Objective: Print exactly the part opening with the line containing "Reconstruct the object" and closing with the line containing "mouth_chamfer = 0.5", with both of those lines included.

Records with modeling code
____________________

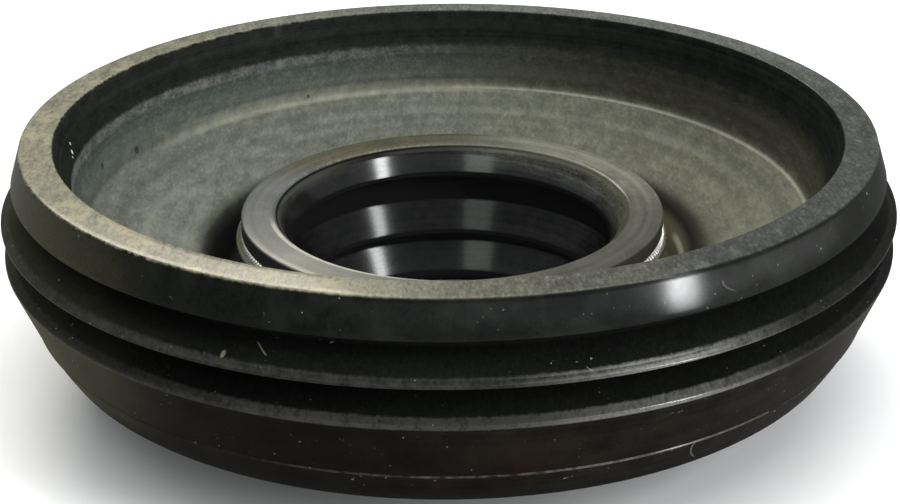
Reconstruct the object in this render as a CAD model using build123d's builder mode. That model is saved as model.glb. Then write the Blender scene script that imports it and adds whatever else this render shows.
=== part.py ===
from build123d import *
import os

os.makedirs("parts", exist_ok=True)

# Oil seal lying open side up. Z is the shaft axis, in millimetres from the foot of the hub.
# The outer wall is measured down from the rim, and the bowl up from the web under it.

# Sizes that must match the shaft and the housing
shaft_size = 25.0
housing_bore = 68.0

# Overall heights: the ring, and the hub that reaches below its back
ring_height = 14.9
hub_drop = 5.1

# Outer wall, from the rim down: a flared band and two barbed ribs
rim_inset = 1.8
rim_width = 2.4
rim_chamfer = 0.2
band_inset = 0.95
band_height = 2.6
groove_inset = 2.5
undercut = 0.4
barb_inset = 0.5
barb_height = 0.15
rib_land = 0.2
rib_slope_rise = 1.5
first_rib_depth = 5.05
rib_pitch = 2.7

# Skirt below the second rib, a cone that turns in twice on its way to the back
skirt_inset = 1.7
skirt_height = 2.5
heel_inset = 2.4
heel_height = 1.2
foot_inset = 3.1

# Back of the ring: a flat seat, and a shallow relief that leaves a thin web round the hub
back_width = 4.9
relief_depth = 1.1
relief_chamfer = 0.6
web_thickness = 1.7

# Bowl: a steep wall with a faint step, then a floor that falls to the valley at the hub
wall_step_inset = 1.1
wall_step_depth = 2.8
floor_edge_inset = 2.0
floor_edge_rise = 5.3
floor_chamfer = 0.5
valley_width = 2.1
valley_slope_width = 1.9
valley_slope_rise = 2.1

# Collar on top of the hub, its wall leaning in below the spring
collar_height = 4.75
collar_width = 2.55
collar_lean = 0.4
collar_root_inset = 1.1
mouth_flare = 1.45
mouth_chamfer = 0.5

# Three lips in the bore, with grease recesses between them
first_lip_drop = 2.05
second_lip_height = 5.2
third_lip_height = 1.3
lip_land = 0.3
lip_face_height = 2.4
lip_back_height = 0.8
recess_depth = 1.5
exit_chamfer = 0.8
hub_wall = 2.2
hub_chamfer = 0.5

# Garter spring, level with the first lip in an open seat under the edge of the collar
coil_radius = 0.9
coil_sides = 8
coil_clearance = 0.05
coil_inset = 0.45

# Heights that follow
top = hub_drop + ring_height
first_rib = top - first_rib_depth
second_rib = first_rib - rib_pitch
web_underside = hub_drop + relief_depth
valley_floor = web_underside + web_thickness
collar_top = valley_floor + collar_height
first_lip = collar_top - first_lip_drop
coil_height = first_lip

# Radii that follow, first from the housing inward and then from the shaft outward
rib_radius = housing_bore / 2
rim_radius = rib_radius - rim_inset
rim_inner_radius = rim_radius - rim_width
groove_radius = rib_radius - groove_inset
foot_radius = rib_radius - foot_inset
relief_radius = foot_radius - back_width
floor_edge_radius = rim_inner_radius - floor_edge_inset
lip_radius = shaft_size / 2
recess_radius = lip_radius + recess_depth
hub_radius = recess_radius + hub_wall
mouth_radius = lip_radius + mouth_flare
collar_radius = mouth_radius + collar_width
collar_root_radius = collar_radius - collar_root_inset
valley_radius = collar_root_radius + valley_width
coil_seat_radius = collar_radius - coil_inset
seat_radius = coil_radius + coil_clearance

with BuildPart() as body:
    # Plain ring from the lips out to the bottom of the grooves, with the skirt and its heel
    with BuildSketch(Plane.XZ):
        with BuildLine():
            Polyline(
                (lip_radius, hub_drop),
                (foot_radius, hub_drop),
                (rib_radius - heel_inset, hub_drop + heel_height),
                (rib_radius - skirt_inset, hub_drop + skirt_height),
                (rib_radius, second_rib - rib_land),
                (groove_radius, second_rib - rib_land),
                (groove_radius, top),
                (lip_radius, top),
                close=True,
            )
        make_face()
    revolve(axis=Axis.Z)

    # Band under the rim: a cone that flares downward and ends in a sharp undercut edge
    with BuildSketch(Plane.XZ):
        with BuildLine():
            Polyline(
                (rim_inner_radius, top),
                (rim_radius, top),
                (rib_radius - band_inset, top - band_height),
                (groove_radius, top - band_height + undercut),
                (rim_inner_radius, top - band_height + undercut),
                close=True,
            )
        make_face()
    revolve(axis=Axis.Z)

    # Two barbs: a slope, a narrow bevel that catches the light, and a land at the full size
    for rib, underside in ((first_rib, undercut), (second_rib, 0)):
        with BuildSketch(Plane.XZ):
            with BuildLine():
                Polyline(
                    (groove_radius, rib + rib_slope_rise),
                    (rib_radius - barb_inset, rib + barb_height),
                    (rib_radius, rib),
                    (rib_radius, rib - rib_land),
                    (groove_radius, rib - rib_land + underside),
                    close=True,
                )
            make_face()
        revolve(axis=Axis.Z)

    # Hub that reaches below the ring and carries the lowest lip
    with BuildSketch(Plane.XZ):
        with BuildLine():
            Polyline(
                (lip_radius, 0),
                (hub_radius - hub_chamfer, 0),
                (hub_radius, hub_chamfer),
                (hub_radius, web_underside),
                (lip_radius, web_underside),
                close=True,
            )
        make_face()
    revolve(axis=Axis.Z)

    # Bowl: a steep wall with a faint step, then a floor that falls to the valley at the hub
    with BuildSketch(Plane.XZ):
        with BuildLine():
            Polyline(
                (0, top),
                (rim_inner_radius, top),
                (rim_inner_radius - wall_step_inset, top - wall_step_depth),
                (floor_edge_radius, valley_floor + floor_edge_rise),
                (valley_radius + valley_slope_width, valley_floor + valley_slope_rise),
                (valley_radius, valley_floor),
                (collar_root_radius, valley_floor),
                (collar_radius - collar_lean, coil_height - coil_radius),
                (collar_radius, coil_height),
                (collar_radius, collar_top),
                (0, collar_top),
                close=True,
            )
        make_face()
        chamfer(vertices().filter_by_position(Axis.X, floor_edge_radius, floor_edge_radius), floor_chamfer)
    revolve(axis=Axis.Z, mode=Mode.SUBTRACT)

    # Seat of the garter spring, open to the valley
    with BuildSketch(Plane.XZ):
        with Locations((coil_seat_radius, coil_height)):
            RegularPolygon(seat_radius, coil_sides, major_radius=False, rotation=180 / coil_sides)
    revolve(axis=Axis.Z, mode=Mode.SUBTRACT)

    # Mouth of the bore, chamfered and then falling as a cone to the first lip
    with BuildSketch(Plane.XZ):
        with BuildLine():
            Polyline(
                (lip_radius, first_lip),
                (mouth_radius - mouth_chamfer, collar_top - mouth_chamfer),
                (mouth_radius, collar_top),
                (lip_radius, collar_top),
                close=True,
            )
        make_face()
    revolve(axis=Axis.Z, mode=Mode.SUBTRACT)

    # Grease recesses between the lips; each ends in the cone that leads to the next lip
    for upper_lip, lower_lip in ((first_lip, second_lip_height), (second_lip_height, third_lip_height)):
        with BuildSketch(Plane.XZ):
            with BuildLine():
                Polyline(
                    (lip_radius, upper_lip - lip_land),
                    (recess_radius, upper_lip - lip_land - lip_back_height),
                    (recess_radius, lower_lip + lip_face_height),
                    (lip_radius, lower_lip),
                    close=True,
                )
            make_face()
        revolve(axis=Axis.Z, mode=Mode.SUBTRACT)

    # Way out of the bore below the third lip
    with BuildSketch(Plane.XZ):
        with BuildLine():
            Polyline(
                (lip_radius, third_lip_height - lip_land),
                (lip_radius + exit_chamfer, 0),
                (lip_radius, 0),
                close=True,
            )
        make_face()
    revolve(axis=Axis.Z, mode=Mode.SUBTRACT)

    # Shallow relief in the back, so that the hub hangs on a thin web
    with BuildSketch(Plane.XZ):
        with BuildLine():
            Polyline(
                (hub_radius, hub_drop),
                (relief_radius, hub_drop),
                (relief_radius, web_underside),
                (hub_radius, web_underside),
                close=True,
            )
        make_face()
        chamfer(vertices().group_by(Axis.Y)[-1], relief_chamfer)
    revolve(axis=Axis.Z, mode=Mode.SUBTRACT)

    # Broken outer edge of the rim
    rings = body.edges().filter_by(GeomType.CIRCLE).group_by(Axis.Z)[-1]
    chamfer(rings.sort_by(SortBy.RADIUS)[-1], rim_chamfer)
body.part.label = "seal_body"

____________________

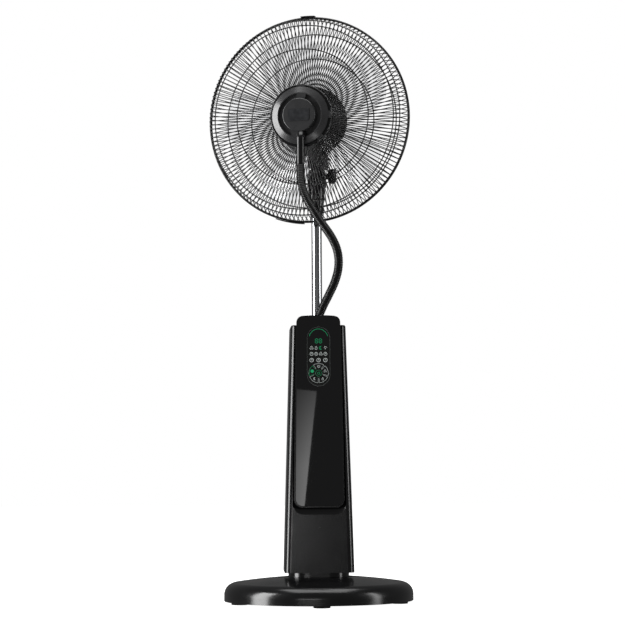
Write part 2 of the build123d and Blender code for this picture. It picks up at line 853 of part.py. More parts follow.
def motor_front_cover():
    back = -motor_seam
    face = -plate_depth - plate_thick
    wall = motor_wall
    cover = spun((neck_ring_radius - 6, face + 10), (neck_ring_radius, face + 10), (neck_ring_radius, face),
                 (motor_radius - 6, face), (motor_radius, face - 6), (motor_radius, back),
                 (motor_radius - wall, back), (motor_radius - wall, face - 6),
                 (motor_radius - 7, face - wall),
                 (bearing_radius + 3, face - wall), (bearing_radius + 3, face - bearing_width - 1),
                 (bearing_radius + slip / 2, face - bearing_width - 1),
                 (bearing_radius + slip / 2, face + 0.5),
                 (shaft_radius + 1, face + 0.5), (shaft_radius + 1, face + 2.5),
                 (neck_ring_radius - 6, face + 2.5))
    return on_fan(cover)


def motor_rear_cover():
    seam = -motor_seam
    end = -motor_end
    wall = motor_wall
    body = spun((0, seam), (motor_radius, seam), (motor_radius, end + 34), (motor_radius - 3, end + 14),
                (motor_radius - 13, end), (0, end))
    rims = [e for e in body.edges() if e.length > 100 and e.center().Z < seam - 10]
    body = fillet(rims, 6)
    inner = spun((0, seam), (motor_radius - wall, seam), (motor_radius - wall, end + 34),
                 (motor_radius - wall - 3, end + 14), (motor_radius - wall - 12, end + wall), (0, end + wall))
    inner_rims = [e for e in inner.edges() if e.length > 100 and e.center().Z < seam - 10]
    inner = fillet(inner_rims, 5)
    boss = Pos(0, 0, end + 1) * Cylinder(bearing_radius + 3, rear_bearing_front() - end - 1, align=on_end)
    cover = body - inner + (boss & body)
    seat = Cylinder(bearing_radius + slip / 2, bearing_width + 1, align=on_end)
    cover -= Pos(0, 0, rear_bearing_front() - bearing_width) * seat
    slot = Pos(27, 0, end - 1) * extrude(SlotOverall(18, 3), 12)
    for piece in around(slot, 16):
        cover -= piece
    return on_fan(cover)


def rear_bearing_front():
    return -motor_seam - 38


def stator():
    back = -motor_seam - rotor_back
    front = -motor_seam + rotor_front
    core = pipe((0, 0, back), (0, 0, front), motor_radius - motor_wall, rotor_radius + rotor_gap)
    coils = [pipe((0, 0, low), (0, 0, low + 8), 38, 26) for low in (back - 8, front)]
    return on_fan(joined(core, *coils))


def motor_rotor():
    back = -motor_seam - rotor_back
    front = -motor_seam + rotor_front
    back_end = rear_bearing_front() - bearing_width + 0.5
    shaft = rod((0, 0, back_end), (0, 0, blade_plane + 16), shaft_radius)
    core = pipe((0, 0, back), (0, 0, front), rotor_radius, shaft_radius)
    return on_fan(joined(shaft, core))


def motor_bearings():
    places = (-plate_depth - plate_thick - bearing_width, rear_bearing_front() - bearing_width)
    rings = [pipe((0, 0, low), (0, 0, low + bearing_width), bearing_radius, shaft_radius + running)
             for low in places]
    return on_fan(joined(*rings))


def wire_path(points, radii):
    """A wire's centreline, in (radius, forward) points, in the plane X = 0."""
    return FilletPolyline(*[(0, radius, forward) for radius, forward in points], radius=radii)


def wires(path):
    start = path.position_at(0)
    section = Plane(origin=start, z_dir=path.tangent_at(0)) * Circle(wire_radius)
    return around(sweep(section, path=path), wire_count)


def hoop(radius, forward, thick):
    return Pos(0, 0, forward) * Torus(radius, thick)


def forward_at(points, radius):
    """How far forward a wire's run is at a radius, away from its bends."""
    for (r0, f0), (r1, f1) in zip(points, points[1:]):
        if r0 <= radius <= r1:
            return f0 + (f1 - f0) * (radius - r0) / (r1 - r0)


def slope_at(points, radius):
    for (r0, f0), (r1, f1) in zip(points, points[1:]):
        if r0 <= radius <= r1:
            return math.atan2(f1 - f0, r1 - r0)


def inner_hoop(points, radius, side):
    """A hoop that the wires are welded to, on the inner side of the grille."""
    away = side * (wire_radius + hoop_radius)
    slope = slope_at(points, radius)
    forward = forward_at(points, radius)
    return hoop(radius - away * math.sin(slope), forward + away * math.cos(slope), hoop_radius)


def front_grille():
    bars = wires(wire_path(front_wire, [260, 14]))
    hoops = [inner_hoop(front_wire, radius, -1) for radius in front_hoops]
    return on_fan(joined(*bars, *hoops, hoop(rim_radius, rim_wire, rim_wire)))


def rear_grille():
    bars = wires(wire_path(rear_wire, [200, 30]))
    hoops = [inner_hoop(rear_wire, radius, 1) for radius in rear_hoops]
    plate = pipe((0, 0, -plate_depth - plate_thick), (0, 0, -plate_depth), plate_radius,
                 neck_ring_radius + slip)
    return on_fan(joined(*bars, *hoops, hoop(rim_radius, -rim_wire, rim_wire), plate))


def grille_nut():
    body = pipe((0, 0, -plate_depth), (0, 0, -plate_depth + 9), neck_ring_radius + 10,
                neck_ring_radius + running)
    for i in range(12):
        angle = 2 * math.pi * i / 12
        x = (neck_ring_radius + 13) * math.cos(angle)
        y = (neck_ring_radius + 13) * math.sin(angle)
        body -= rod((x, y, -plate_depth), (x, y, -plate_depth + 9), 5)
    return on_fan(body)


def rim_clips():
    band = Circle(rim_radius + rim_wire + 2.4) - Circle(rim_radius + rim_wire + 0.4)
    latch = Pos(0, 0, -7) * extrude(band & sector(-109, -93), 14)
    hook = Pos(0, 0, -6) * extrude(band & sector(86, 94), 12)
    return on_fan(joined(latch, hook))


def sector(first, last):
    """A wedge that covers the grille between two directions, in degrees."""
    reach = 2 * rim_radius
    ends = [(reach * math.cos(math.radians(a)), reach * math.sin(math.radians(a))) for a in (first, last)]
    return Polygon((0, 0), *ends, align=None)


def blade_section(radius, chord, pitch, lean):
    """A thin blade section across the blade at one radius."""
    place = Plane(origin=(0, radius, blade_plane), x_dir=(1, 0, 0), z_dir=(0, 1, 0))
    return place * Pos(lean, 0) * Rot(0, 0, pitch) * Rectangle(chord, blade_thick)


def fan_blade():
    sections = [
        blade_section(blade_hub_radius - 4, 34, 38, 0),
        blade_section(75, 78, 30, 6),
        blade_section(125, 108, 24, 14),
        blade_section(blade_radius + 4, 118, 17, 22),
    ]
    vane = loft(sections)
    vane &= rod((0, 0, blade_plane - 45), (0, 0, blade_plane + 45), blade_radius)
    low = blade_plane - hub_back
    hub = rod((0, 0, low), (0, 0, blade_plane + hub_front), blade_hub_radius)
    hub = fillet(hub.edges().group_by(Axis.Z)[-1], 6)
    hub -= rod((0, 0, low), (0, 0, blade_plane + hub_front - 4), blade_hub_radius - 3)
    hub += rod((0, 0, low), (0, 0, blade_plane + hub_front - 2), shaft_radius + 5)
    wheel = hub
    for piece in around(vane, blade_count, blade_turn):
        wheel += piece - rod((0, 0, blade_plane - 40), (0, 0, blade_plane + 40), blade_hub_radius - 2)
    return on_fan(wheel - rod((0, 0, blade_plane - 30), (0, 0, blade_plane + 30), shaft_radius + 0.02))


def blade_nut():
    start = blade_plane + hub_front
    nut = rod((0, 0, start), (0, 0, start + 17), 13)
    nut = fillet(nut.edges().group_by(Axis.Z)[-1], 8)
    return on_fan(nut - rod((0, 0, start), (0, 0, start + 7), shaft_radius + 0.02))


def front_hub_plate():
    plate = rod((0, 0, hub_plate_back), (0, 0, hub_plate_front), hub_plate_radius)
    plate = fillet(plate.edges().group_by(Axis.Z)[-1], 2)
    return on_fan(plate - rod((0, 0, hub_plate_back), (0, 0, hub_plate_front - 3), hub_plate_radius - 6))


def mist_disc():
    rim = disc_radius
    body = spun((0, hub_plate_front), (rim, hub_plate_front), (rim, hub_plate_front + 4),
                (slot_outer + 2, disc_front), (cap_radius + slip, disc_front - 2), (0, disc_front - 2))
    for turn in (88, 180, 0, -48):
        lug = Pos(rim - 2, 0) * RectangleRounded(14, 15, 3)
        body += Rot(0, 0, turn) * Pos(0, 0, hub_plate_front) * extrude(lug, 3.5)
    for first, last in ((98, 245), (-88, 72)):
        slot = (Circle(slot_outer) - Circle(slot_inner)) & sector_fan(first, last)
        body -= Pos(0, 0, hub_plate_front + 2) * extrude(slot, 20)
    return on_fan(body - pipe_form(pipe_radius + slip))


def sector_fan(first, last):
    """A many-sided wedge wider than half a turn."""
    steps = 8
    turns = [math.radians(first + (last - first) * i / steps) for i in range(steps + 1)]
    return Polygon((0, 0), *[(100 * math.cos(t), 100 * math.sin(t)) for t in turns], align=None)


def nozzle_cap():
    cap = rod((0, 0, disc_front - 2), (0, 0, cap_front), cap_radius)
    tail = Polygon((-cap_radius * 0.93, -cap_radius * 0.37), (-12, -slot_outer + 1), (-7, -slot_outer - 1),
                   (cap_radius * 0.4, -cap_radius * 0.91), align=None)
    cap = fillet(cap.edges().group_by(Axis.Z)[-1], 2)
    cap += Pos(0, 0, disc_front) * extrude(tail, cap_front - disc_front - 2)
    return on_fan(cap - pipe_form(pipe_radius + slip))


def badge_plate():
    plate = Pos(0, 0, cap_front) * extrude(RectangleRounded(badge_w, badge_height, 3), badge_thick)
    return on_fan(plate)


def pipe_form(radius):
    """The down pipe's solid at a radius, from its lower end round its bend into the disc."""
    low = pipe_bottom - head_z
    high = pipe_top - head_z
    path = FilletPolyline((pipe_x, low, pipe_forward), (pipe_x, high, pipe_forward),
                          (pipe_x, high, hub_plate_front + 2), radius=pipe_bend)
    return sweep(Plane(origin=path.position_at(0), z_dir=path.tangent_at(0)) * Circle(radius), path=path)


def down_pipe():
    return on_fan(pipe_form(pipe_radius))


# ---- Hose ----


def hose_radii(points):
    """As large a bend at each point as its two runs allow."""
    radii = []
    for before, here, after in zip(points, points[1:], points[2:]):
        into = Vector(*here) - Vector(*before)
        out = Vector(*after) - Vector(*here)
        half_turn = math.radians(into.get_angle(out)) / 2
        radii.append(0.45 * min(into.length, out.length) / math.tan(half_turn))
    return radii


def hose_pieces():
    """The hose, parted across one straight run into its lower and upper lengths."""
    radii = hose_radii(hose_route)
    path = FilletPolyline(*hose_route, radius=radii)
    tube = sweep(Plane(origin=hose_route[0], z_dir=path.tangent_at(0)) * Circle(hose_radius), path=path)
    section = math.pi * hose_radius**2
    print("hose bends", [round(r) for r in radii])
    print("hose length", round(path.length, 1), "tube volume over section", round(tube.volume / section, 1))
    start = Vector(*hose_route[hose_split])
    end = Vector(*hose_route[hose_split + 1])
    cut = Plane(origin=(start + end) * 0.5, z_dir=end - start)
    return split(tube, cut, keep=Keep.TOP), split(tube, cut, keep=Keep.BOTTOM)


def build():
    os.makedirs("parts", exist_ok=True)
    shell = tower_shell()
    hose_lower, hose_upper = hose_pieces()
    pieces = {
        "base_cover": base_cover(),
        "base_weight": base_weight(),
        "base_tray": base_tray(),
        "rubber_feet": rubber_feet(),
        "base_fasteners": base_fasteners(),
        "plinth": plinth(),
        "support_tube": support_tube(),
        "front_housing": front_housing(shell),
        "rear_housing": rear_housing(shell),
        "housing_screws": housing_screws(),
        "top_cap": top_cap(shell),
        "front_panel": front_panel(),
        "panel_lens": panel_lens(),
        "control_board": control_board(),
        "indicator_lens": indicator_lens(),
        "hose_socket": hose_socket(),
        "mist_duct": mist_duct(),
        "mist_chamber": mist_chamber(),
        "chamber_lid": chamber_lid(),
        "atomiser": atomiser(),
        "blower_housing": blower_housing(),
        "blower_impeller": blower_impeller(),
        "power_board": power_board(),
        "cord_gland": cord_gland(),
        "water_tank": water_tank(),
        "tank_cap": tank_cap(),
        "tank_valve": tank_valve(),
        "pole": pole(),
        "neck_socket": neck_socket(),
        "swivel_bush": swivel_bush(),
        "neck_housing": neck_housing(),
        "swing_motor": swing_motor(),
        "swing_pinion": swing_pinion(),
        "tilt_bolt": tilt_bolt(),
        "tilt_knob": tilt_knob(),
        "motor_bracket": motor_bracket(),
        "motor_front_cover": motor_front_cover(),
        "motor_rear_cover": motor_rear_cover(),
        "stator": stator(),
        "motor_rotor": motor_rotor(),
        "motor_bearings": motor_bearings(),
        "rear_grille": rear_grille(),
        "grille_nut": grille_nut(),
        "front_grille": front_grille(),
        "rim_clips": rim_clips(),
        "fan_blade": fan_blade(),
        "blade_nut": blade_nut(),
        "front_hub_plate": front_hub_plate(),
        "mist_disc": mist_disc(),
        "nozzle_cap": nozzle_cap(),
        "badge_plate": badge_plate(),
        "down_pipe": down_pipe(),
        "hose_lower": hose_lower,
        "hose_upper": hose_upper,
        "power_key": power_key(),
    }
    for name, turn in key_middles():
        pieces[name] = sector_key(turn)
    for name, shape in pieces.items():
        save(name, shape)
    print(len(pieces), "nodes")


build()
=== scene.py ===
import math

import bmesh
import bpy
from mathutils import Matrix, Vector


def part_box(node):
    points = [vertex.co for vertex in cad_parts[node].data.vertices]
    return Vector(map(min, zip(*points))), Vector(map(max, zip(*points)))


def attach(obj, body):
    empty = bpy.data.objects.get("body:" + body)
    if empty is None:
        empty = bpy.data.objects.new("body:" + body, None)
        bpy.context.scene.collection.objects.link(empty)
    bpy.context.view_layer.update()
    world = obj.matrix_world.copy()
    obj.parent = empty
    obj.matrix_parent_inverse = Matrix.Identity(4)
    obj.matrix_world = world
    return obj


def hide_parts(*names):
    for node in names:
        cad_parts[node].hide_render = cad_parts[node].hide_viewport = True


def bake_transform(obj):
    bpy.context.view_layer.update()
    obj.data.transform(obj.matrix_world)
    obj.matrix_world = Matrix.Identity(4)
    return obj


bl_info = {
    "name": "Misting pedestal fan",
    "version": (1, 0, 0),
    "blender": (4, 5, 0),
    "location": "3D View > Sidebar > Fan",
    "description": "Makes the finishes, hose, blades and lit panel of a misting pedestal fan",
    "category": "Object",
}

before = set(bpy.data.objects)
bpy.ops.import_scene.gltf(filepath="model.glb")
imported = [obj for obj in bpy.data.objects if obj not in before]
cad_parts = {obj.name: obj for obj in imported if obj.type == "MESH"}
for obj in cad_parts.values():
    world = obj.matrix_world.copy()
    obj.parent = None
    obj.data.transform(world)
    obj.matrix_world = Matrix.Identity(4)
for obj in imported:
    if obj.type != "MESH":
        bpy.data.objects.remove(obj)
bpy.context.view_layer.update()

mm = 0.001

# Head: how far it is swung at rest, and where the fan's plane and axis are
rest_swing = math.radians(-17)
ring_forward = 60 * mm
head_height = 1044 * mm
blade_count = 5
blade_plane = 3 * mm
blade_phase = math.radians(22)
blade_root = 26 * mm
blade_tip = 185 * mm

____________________

Full response:
Reconstruct the object in this render as a CAD model using build123d's builder mode. That model is saved as model.glb. Then write the Blender scene script that imports it and adds whatever else this render shows.
=== part.py ===
from build123d import *
import os

os.makedirs("parts", exist_ok=True)

# Oil seal lying open side up. Z is the shaft axis, in millimetres from the foot of the hub.
# The outer wall is measured down from the rim, and the bowl up from the web under it.

# Sizes that must match the shaft and the housing
shaft_size = 25.0
housing_bore = 68.0

# Overall heights: the ring, and the hub that reaches below its back
ring_height = 14.9
hub_drop = 5.1

# Outer wall, from the rim down: a flared band and two barbed ribs
rim_inset = 1.8
rim_width = 2.4
rim_chamfer = 0.2
band_inset = 0.95
band_height = 2.6
groove_inset = 2.5
undercut = 0.4
barb_inset = 0.5
barb_height = 0.15
rib_land = 0.2
rib_slope_rise = 1.5
first_rib_depth = 5.05
rib_pitch = 2.7

# Skirt below the second rib, a cone that turns in twice on its way to the back
skirt_inset = 1.7
skirt_height = 2.5
heel_inset = 2.4
heel_height = 1.2
foot_inset = 3.1

# Back of the ring: a flat seat, and a shallow relief that leaves a thin web round the hub
back_width = 4.9
relief_depth = 1.1
relief_chamfer = 0.6
web_thickness = 1.7

# Bowl: a steep wall with a faint step, then a floor that falls to the valley at the hub
wall_step_inset = 1.1
wall_step_depth = 2.8
floor_edge_inset = 2.0
floor_edge_rise = 5.3
floor_chamfer = 0.5
valley_width = 2.1
valley_slope_width = 1.9
valley_slope_rise = 2.1

# Collar on top of the hub, its wall leaning in below the spring
collar_height = 4.75
collar_width = 2.55
collar_lean = 0.4
collar_root_inset = 1.1
mouth_flare = 1.45
mouth_chamfer = 0.5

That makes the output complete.